The Council’s recommendations in the annual report include the following:
- Banking: The banking system is critical to the supply of credit and financial services to households and businesses and is central to the stability of the U.S. financial system. There are key lessons to be learned from the turmoil in the Spring that can contribute to reducing financial stability risks emanating from this sector. The Council supports member agencies’ plans to review whether capital measures appropriately reflect an institution’s ability to absorb losses, as well as agencies’ proposed measures to improve resolvability at large, complex, or interconnected banks, such as by requiring long-term debt and improved resolution plans. In addition, the Council recommends that banking agencies closely monitor uninsured deposit levels and depositor composition and collect additional data as necessary.
- Cybersecurity: Cybersecurity risk is pervasive throughout the economy, and reducing cyber vulnerability is particularly critical within the financial system. Ransomware, malware, denial-of-service attacks, and data breaches can disrupt the operations of financial institutions, including those that are systemically important. Such incidents have the potential to disrupt financial market functioning and pose a risk to financial stability. Sharing timely and actionable cybersecurity information can reduce the risk of disruptive cybersecurity incidents and mitigate the impacts of those that do occur. The Council supports ongoing partnerships between state and federal agencies and private firms and recommends they continue to promote information sharing related to cyber risk and undertake additional work to mitigate cyber-related financial stability risks. The Council also supports the G7 Cyber Expert Group’s international efforts to help financial institutions better understand cybersecurity risks and improve the cyber resilience of the financial system.
- Artificial Intelligence (AI): For the first time, the Council has identified the use of AI in financial services as a vulnerability in the financial system. Financial institutions have rapidly adopted innovative technologies in recent years, and the use of AI in financial services has increased. AI offers potential benefits, such as reducing costs and improving efficiencies, identifying more complex relationships, and improving performance and accuracy. However, the use of AI can introduce certain risks, including safety-and-soundness risks like cyber and model risks. The Council notes that existing requirements and guidance may apply to AI and recommends monitoring the rapid developments in AI to ensure that oversight structures account for emerging risks to the financial system while also facilitating efficiency and innovation. The Council recommends financial institutions, market participants, and regulatory and supervisory authorities deepen expertise and capacity to monitor AI innovation and usage and identify emerging risks.

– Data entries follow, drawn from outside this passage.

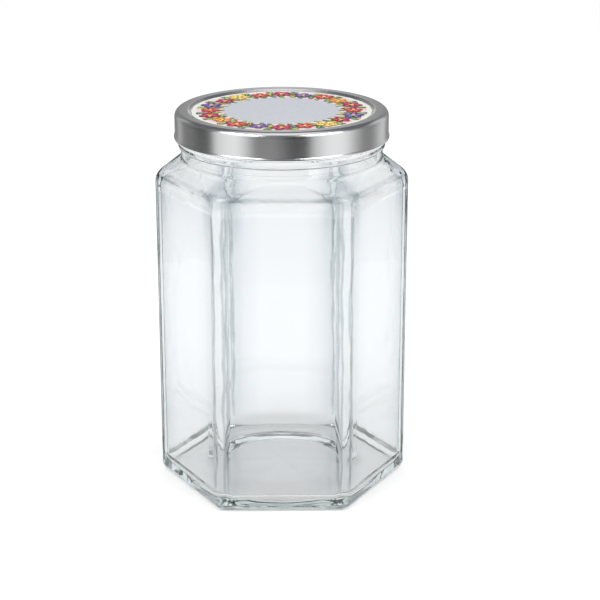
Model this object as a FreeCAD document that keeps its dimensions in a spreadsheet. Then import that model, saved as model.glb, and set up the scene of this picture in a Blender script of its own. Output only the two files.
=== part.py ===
import FreeCAD, Part
import math
import os
import Sketcher

# A hexagonal storage jar of clear glass with a twist-off lid of tinplate.
#
# Frame: millimetres, +Z up, origin at the centre of the underside, on the surface the jar
# stands on. Two flat sides face -Y and +Y, and two of the six corners point along -X and +X.
#
# Sub-parts, each one solid:
#   glass_jar   the moulded glass: six flat sides, a shoulder that turns the hexagon into the
#               round neck, a bead under the lid, an open mouth and a pushed-up base
#   lid         the pressed steel cap: sunk panel, raised rim, skirt, rolled hem and lugs
#   seal_ring   the poured ring of soft compound between the lid and the glass lip

# ---------------------------------------------------------------------------------------
# Driving dimensions
# ---------------------------------------------------------------------------------------

SIZES = [
    # the glass body
    ("across_flats", 118.0, "outer width between opposite flat sides"),
    ("corner_radius", 6.0, "outer radius of the six upright corners"),
    ("jar_height", 203.3, "underside to the top of the glass lip"),
    ("wall", 3.0, "thickness of the flat sides"),
    ("inner_corner_radius", 9.0, "radius of the upright corners inside"),
    ("heel_radius", 4.0, "rounding of the outer bottom edge"),
    ("floor_thickness", 7.0, "standing surface to the glass floor inside"),
    ("floor_radius", 8.0, "rounding between the floor and the sides inside"),
    ("push_up_radius", 46.0, "radius of the round recess in the underside"),
    ("push_up_step", 1.2, "height of the recess at its rim"),
    ("push_up_rise", 1.8, "further height of the recess at its centre"),
    # the shoulder
    ("shoulder_height", 9.6, "drop from the foot of the neck to the edge of the sides"),
    ("shoulder_round", 8.0, "rounding of the edge where shoulder and sides meet"),
    ("neck_root_round", 2.5, "rounding where shoulder and neck meet"),
    ("inner_edge_drop", 2.0, "inner shoulder edge below the outer one"),
    ("inner_root_drop", 1.2, "inner foot of the neck below the outer one"),
    ("inner_shoulder_round", 7.0, "rounding of the inner shoulder edge"),
    ("inner_root_round", 3.0, "rounding of the inner foot of the neck"),
    # the neck and the finish that the lid grips
    ("bore_radius", 49.3, "inside of the mouth"),
    ("lip_width", 3.5, "wall of the glass at the mouth"),
    ("lip_round", 1.3, "rounding of the lip"),
    ("neck_step", 0.3, "neck wider than the lip"),
    ("neck_height", 5.8, "foot of the neck to the underside of the bead"),
    ("parting_step", 0.2, "ledge where the neck ring of the mould meets the body"),
    ("bead_depth", 1.8, "bead stands out from the lip"),
    ("bead_height", 3.2, "height of the bead"),
    ("bead_round", 1.1, "rounding of the bead"),
    ("bead_slope", 1.6, "height of the sloping underside of the bead"),
    ("finish_height", 14.5, "top of the bead to the top of the lip"),
    # the lid
    ("sheet", 0.4, "thickness of the lacquered steel sheet"),
    ("lid_height", 15.0, "height of the lid"),
    ("skirt_gap", 3.1, "room between the glass and the skirt, for the thread"),
    ("rim_round", 2.0, "rounding of the rim of the lid"),
    ("rim_width", 8.2, "raised rim, from the foot of its inner slope to the skirt"),
    ("rim_slope", 1.0, "width of the inner slope of the rim"),
    ("rim_bend", 0.9, "bending radius of the inner slope"),
    ("panel_depth", 1.2, "panel of the lid below its rim"),
    ("hem_radius", 0.95, "rolled hem at the foot of the skirt"),
    ("hem_stand", 0.45, "hem stands out from the skirt"),
    ("lug_count", 8, "lugs that grip under the glass thread"),
    ("lug_width", 9.0, "width of a lug"),
    ("lug_thickness", 1.1, "height of a lug"),
    ("lug_gap", 0.6, "room between a lug and the glass"),
    ("lug_round", 1.0, "rounding of the inner corners of a lug"),
    # the seal
    ("seal_thickness", 1.3, "compound between the lip and the steel"),
    ("seal_gap", 0.35, "room beside the compound"),
]

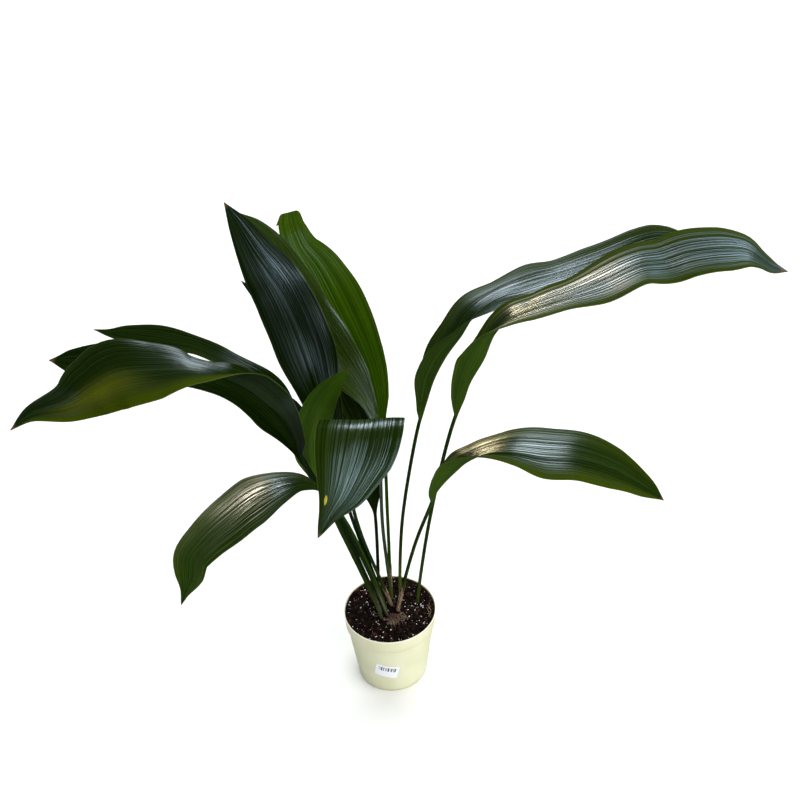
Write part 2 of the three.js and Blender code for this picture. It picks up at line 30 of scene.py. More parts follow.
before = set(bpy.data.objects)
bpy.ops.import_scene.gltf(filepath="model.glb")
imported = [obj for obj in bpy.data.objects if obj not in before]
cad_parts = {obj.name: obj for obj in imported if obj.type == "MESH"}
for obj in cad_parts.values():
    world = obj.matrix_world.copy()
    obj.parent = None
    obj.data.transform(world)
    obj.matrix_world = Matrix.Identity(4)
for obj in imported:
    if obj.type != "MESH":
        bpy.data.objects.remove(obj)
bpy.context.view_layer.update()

# How finely a leaf's route is measured, how near two points of it are when they count as one, and the
# share of it over which its direction is taken.
ROUTE_STEPS = 400
REPEATED = 1e-4
NEARBY = 1e-3

SEEDS = {"label": 3, "soil": 5, "crumbs": 7, "rhizome": 9, "leaves": 20, "sheaths": 60}

# foot holds the bends of the base, as steps in from its edge and up from the ground. bend is where the
# wall's straight part ends, above the ground and below the band, and the edges are how far bends are rounded.
POT = {
    "height": 0.134, "rim_radius": 0.076, "base_radius": 0.0585, "band_height": 0.025,
    "band_draft": 0.0019, "band_step": 0.0022, "lip": 0.0016, "wall": 0.0014, "floor": 0.0035,
    "foot": ((0.006, 0.0012), (0.005, 0), (0.0022, 0), (0.0009, 0.0005)), "bend": 0.0018,
    "band_edge": 0.0005, "floor_edge": 0.001, "inner_step": 0.0015, "segments": 192,
    "drain_holes": 6, "drain_radius": 0.005, "drain_circle": 0.036, "drain_sides": 32,
}

# bumps are sizes and heights of the soil's random waves.
SOIL = {
    "level": 0.1305, "mound": 0.0025, "back_rise": 0.0025, "radius": 0.0735, "gap": 0.0003,
    "lumps": 34, "lump_reach": (0.006, 0.012), "lump_height": (-0.0019, 0.0029), "lump_seed": 11,
    "bumps": ((0.012, 0.0007), (0.005, 0.0006), (0.0025, 0.0003)), "smooth_edge": 0.004,
    "step": 0.0015, "rings": 64, "segments": 200,
}

# buds are places on the rootstock, across and to the back in shares of its radii, and a size.
RHIZOME = {
    "centre": (0.0085, -0.022, 0.1295), "radii": (0.012, 0.0095, 0.0075),
    "knob": 0.0016, "scar": 0.0005, "grit": 0.00035,
    "buds": ((-0.55, -0.5, 0.0026), (0.45, -0.6, 0.003), (0.75, 0.25, 0.0024), (-0.1, -0.85, 0.002)),
}

# Fine roots that leave the rootstock: ways are angles in radians, and start is a share of its radii.
FINE_ROOTS = {
    "count": 70, "ways": (-3.3, 0.6), "start": (0.3, 0.9), "first": 0.004, "reach": (0.006, 0.011),
    "bend": 0.003, "radius": (0.00015, 0.0004), "lift": (0.001, 0.006),
}

# How finely all roots are made, and how thick and high those are that lie on the soil.
ROOT = {"steps": 32, "sides": 8, "radius": 0.00032, "lift": 0.0036}

# Roots that lie on the soil, in mm: a loop at the left and hairs at the right.
ROOTS = (
    ((-31, -4), (-29, -14), (-21, -18), (-16, -10), (-21, -3), (-28, 4)),
    ((-27, -2), (-24, -12), (-17, -14), (-14, -20)),
    ((67, 12), (64, 1), (67, -10), (65, -20), (66, -29)),
    ((69, 4), (62, -6), (64, -18), (60, -26)),
    ((58, 10), (63, -2), (69, -12)),
)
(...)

- Nonbank Financial Intermediation: The evolving participation of nonbank financial institutions in the provision of financial services is an important area to monitor for vulnerabilities and potential risks to the broader financial system. This year’s report discusses the activities of nonbank mortgage servicers and the rise in private credit in contributing to financial system vulnerabilities. The Council supports ongoing efforts to better assess and address the risks associated with both of these activities. The Council also supports the initiatives undertaken by the Securities and Exchange Commission (SEC) and other agencies to address risks presented by a variety of investment funds, including the use of leverage by certain hedge funds and the liquidity and maturity transformation that money market funds and open-end funds engage in. These include data collection improvements to Form PF, as well as actions taken this year by the SEC to address the liquidity mismatch in money market funds (MMFs) and to reduce the risk of investor outflows from MMFs during periods of market stress. The Council supports the SEC’s continued engagement regarding potential reforms of open-end funds. The Council’s Hedge Fund Working Group will also continue to evaluate potential risks to financial stability posed by hedge funds.

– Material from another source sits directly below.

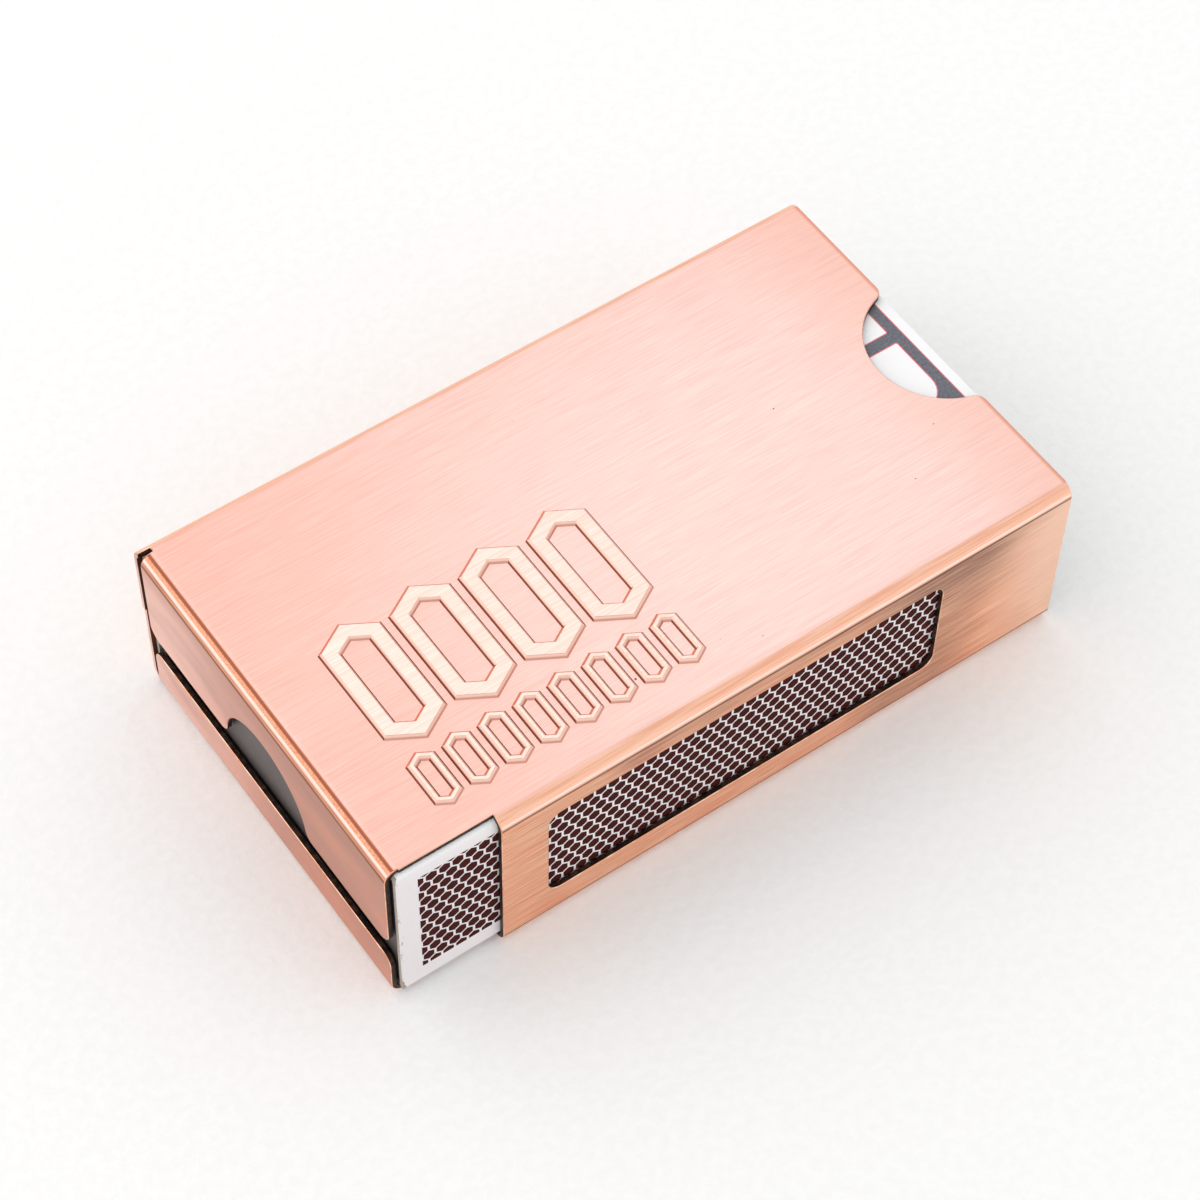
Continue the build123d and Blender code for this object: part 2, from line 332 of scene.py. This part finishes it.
def copper_material():
    """Brushed copper: pale on the plates, orange on the walls and bends, the walls' deeper tone being
    painted shade and the bends' bands painted reflections.
    """
    shader = Shader("brushed_copper")
    brushing = Brushing(shader)
    side_z = brushing.sides[2]
    # Each face takes the copper tone of its direction, so the walls and ends carry painted shade
    flat = shader.mix(brushing.on_end, wall_colour(shader, brushing), end_colour(shader, brushing))
    colour = shader.mix(shader.step(side_z, 0.02, 0.06), flat, bend_painted_reflections(shader, brushing, flat))
    colour = shader.mix(shader.step(side_z, 0.95, 0.99), colour, plate_colour(shader, brushing))
    above_plate = shader.step(brushing.parts[2], *RING_START)
    on_slope = shader.times(above_plate, shader.fall(side_z, 0.86, 0.985))
    colour = shader.mix(on_slope, colour, slope_shade_and_patina(shader, brushing))
    along_stroke = shader.add("ShaderNodeMix", data_type="VECTOR")
    for place, value in ((0, brushing.on_end), (4, (1, 0, 0)), (5, (0, 1, 0))):
        shader.put(along_stroke.inputs[place], value)
    return shader.surface({
        "Base Color": colour,
        "Metallic": 1.0,
        "Roughness": shader.blend_values(brushing.lines, 0.3, 0.42),
        "Anisotropic": 0.5,
        "Tangent": along_stroke.outputs[1],
        "Normal": shader.bump(brushing.strokes, BRUSH_DEPTH, 0.4),
    })


def edge_material():
    """The rounded cut edges, rubbed bright."""
    shader = Shader("copper_edge")
    vector, _ = shader.place()
    rub = shader.grain(vector, (900, 900, 900), 3.0)
    return shader.surface({
        "Base Color": shader.mix(shader.step(rub, 0.35, 0.65), (240, 164, 126), (255, 214, 184)),
        "Metallic": 1.0,
        "Roughness": shader.blend_values(rub, 0.22, 0.36),
        "Normal": shader.bump(rub, 0.01 * MM, 0.3),
    })


def patina_material():
    """The nearly black cut faces of the sheet."""
    shader = Shader("dark_patina")
    vector, _ = shader.place()
    blotches = shader.grain(vector, (1500, 1500, 1500), 4.0, 0.65)
    return shader.surface({
        "Base Color": shader.mix(shader.step(blotches, 0.4, 0.75), (34, 24, 20), (92, 60, 48)),
        "Metallic": 0.7,
        "Roughness": shader.blend_values(blotches, 0.35, 0.6),
        "Normal": shader.bump(blotches, 0.02 * MM, 0.5),
    })


def inside_material():
    """The sheet's inner face, dull dark brown copper with faint rolling marks."""
    shader = Shader("inside_copper")
    vector, _ = shader.place()
    marks = shader.grain(vector, (120, 3000, 3000), 3.0)
    clouds = shader.grain(vector, (180, 180, 180), 3.0)
    colour = shader.mix(shader.step(clouds, 0.3, 0.7), (92, 58, 44), (134, 86, 66))
    return shader.surface({
        "Base Color": shader.mix(shader.step(marks, 0.4, 0.7), colour, (108, 72, 58)),
        "Metallic": 0.85,
        "Roughness": shader.blend_values(marks, 0.4, 0.6),
        "Normal": shader.bump(marks, 0.01 * MM, 0.3),
    })


# Which finish a face of the holder takes

OUTER, EDGE, CUT, INSIDE = range(4)

# How deep below the sheet's outer face each finish reaches
OUTER_DEPTH = 0.1 * EDGE_ROUND
EDGE_DEPTH = 1.1 * EDGE_ROUND
RING_DEPTH = 0.1 * SHEET

# How squarely a face must look outwards to take each finish, 1 being straight out and -1 straight in
OUTER_FACING = 0.99
EDGE_FACING = 0.1
INSIDE_FACING = -0.5
RING_FACING = 0.05
TAB_FACING = 0.9


def outer_depth(point):
    """How far inside the sheet's outer face a point lies, and that face's direction there."""
    across = max(abs(point.y) - FLAT_HALF_WIDTH, 0)
    up = max(abs(point.z - PLATE_TOP / 2) - FLAT_HALF_HEIGHT, 0)
    along = max(BEND_START - point.x, 0)
    sign_y = math.copysign(1, point.y)
    sign_z = math.copysign(1, point.z - PLATE_TOP / 2)
    if abs(point.y) < FLAT_HALF_WIDTH + EDGE_ROUND and point.x < BEND_START:
        return BEND - math.hypot(along, up), Vector((-along, 0, sign_z * up))
    return BEND - math.hypot(across, up), Vector((0, sign_y * across, sign_z * up))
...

- Climate-related Financial Risk: More severe and frequent climate-related events are imposing significant costs on the public and the economy, with economic costs from climate change expected to grow. The Council and its member agencies have significantly increased their capacity to evaluate and address climate-related financial risks. The Council’s Climate-related Financial Risk Committee (CFRC) is developing a framework to identify and assess these risks, and the Council recommends enhanced coordination of data and risk assessment through the CFRC. The Council also recommends state and federal agencies continue to coordinate to identify, prioritize, and procure data necessary for monitoring climate-related financial risks. At the same time, financial regulators should continue to promote consistent, comparable, and decision-useful disclosures that allow investors and financial institutions to consider climate-related financial risks in their investment and lending decisions.
- Digital Assets: The Council notes that financial stability vulnerabilities may arise from crypto-asset price volatility, the market’s high use of leverage, the level of interconnectedness within the industry, operational risks, and the risk of runs on crypto-asset platforms and stablecoins. Vulnerabilities may also arise from token ownership concentration, cybersecurity risks, and the proliferation of platforms acting outside of or out of compliance with applicable laws and regulations. The Council emphasizes the importance of agencies’ continuing to enforce existing rules and regulations applicable to the crypto-asset ecosystem. The Council reiterates its recommendation that Congress pass legislation to provide for the regulation of stablecoins and of the spot market for crypto-assets that are not securities.
In addition, the Council identified certain vulnerabilities related to the nonfinancial corporate credit sector and commercial real estate sectors. The Council recommends supervisors and financial institutions continue to monitor credit risks and exposures to these sectors.